Day 4. Your butt puts its friend in professional contact with another friend, and the second friend offers your butt's first friend a fantastic internship.
Day 5. Your butt finally figures out how to push its cuticles back, and gives itself the first half-decent at-home manicure of its life.
Day 6. Your butt orders a ballet exercise DVD from Amazon that has more than 200 five-star reviews, and your butt envisions itself as a slender ballerina type, thinking that maybe the tightly wound, controlling aspects of ballet, and its feminine wrist-ery, will somehow make this form of exercise stick, to your butt.

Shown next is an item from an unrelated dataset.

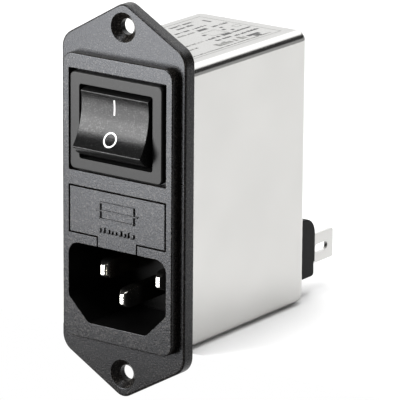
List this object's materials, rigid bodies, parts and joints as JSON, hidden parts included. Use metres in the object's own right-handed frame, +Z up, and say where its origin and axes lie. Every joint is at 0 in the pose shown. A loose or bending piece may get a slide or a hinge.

Day 7. Your butt is encouraging instead of disdainful when an important woman in its life talks for 45 minutes about the man she met on Match literally last night.

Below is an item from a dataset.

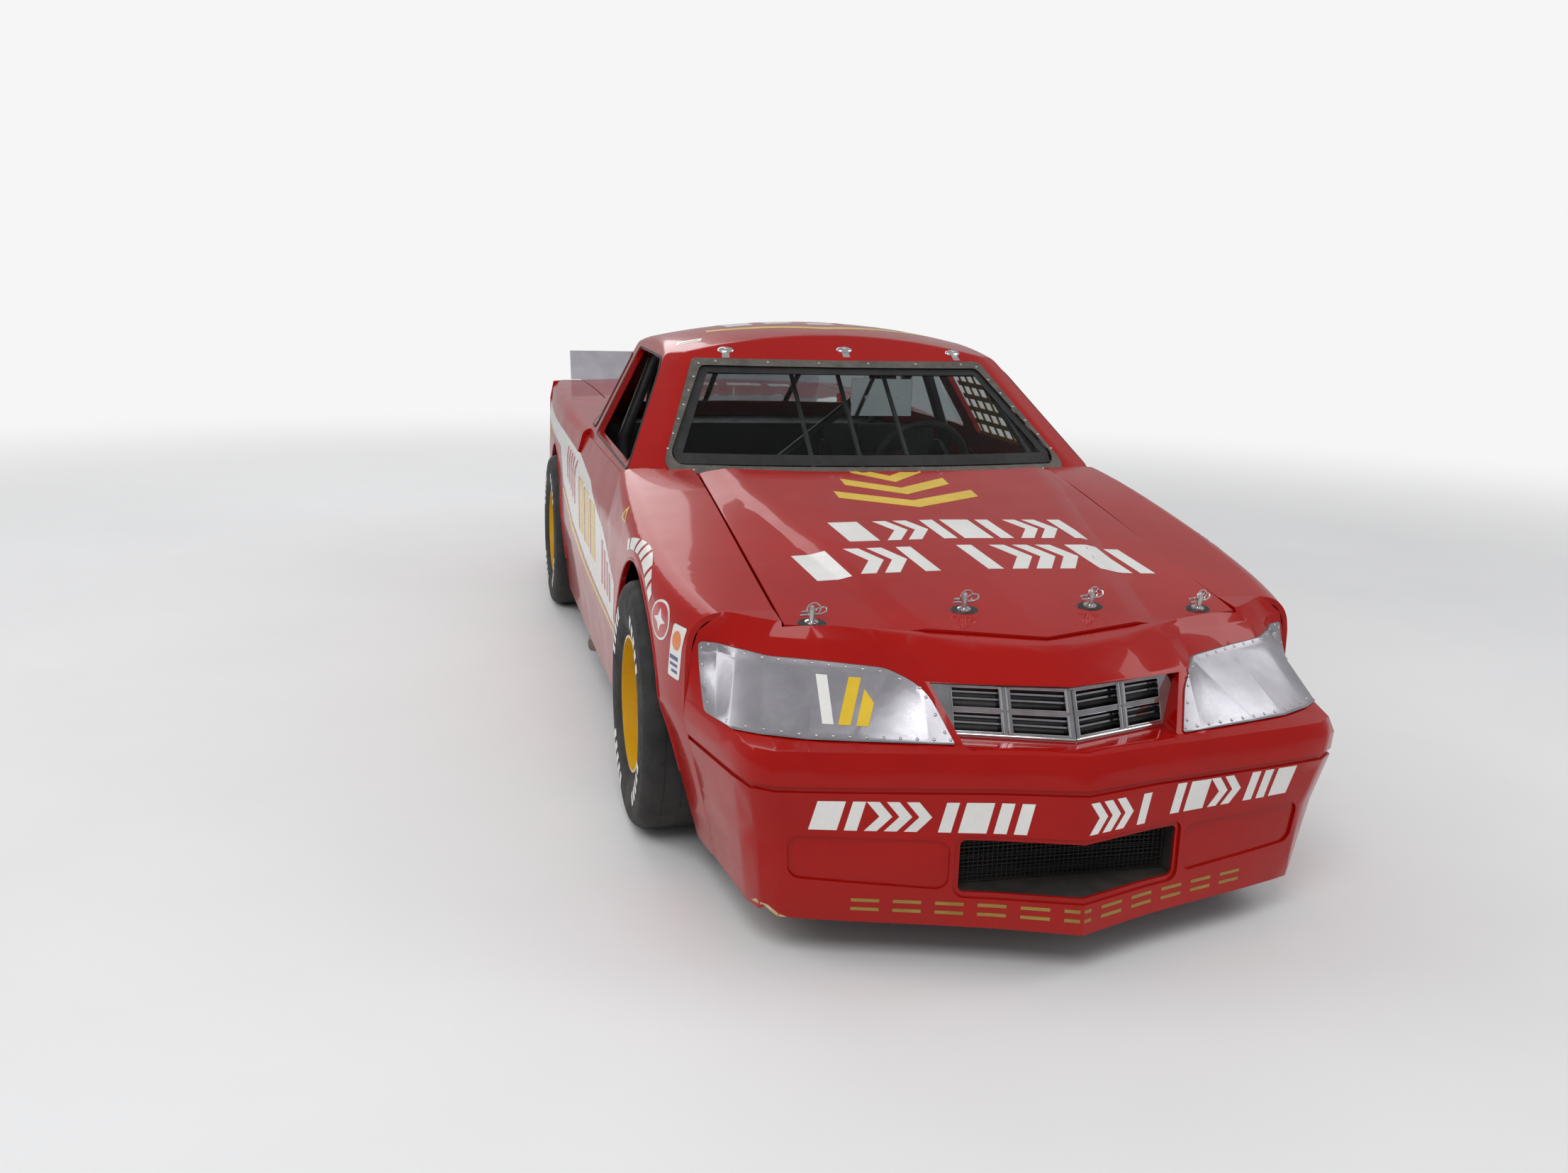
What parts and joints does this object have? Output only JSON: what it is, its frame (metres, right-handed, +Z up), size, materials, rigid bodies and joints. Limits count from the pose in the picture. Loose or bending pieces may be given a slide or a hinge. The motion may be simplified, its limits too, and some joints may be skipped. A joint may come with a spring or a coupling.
{
  "type": "stock car",
  "caption": "Two-door racing stock car with full roll cage, covered headlamps, chrome grille, opening hood and decklid, and slick tyres on steel wheels.",
  "frame": {"origin": "on the floor, midway between the nose tip and the tail, on the centre line", "axes": "+Z up, nose towards -Y, +X towards the driver's left side"},
  "size_m": [1.788, 5.12, 1.372],
  "materials": {
    "red_paint": "deep gloss red paint",
    "chrome": "bright chrome",
    "polished_aluminium": "polished sheet",
    "frame_trim": "dull metal strip",
    "black_paint": "satin black",
    "cage_paint": "satin dark grey",
    "dash_paint": "satin red",
    "cast_metal": "rough cast",
    "radiator_metal": "finned core",
    "clear_sheet": "clear polycarbonate",
    "lamp_plastic": "red lens",
    "seat_cover": "black cloth",
    "mirror_face": "mirror",
    "net_webbing": "yellow webbing",
    "exhaust_metal": "heat stained",
    "grip_vinyl": "black vinyl",
    "tyre_rubber": "slick rubber",
    "wheel_paint": "gloss yellow"
  },
  "bodies": {
    "chassis": {"frame_rails": "black_paint", "floor_pan": "black_paint", "roll_cage": "cage_paint", "engine_block": "cast_metal", "radiator": "radiator_metal", "nose_fascia": "red_paint", "grille": "chrome", "headlight_covers": "polished_aluminium", "fender_left": "red_paint", "fender_right": "red_paint", "door_left": "red_paint", "door_right": "red_paint", "quarter_left": "red_paint", "quarter_right": "red_paint", "roof_shell": "red_paint", "cowl_panel": "black_paint", "windshield": "clear_sheet", "windshield_frame": "frame_trim", "rear_glass": "clear_sheet", "rear_filler": "red_paint", "tail_panel": "red_paint", "tail_lamps": "lamp_plastic", "driver_seat": "seat_cover", "dashboard": "dash_paint", "steering_column": "black_paint", "mirror": "mirror_face", "window_net": "net_webbing", "fuel_cell": "black_paint", "rear_axle": "black_paint", "front_suspension": "black_paint", "rear_suspension": "black_paint", "exhaust_pipes": "exhaust_metal"},
    "hood_lid": {"hood": "red_paint"},
    "deck_lid": {"decklid": "red_paint", "spoiler": "polished_aluminium"},
    "steering_wheel_body": {"steering_wheel": "grip_vinyl"},
    "knuckle_body_left": {"knuckle_left": "cast_metal"},
    "knuckle_body_right": {"knuckle_right": "cast_metal"},
    "road_wheel_front_left": {"tyre_front_left": "tyre_rubber", "wheel_front_left": "wheel_paint"},
    "road_wheel_front_right": {"tyre_front_right": "tyre_rubber", "wheel_front_right": "wheel_paint"},
    "road_wheel_rear_left": {"tyre_rear_left": "tyre_rubber", "wheel_rear_left": "wheel_paint"},
    "road_wheel_rear_right": {"tyre_rear_right": "tyre_rubber", "wheel_rear_right": "wheel_paint"}
  },
  "joints": [
    {"name": "steer_left", "type": "hinge", "parent": "chassis", "child": "knuckle_body_left", "pos_m": [0.65, -1.445, 0.35], "axis": [0, 0, 1], "range_deg": [-22, 22]},
    {"name": "steer_right", "type": "hinge", "parent": "chassis", "child": "knuckle_body_right", "pos_m": [-0.65, -1.445, 0.35], "axis": [0, 0, 1], "range_deg": [-22, 22]},
    {"name": "steering_wheel_turn", "type": "hinge", "parent": "chassis", "child": "steering_wheel_body", "pos_m": [0.37, -0.26, 0.85], "axis": [0, 0.9781, 0.2079], "range_deg": [-308, 308]},
    {"name": "spin_front_left", "type": "hinge", "parent": "knuckle_body_left", "child": "road_wheel_front_left", "pos_m": [0.752, -1.445, 0.35], "axis": [1, 0, 0], "continuous": true},
    {"name": "spin_front_right", "type": "hinge", "parent": "knuckle_body_right", "child": "road_wheel_front_right", "pos_m": [-0.752, -1.445, 0.35], "axis": [1, 0, 0], "continuous": true},
    {"name": "spin_rear_left", "type": "hinge", "parent": "chassis", "child": "road_wheel_rear_left", "pos_m": [0.752, 1.349, 0.35], "axis": [1, 0, 0], "continuous": true},
    {"name": "spin_rear_right", "type": "hinge", "parent": "chassis", "child": "road_wheel_rear_right", "pos_m": [-0.752, 1.349, 0.35], "axis": [1, 0, 0], "continuous": true},
    {"name": "hood_hinge", "type": "hinge", "parent": "chassis", "child": "hood_lid", "pos_m": [0, -0.918, 0.918], "axis": [-1, 0, 0], "range_deg": [0, 60]},
    {"name": "decklid_hinge", "type": "hinge", "parent": "chassis", "child": "deck_lid", "pos_m": [0, 1.333, 0.988], "axis": [1, 0, 0], "range_deg": [0, 60]}
  ],
  "couplings": [
    {"joint": "steer_right", "follows": "steer_left", "ratio": 1},
    {"joint": "steering_wheel_turn", "follows": "steer_left", "ratio": 14}
  ]
}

Day 8. Your butt finally sews up the holes mice chewed in its favorite t-shirt when it lived in a different apartment.
Day 9. Your butt gets the ball rolling with a new accountant, because several people said that the amount your butt had to pay at tax time last year was too much.
Day 10. Your butt buys a memory-foam mattress topper and sleeps more soundly than it has in months.
Day 11. Your butt paints pottery with a friend at the pottery workshop down the street, where two incredibly hot young dads are also painting pottery, alongside their pretty wives and adorable children. Your butt occasionally looks at the dads but isn't inappropriate, and doesn't talk about how hot they are until it and its friend have left the studio and are out of earshot.
Day 12. Your butt rates someone five stars on OKCupid instead of the four stars it usually gives, even though people get emails saying they were rated "four or five stars!" and they'll never know which it was.
Day 13. Your butt responds gracefully to an email withdrawing a recent writing assignment, withdrawn because the publicist of the person your butt had been assigned to profile read a different profile in which your butt detailed getting blackout drunk.
Day 14. Your butt discovers and shares news of the most wonderful natural deodorant, Soapwalla.
Day 15. Your butt favorites a genuinely funny Tweet by a girl your butt used to be friends with but now hates.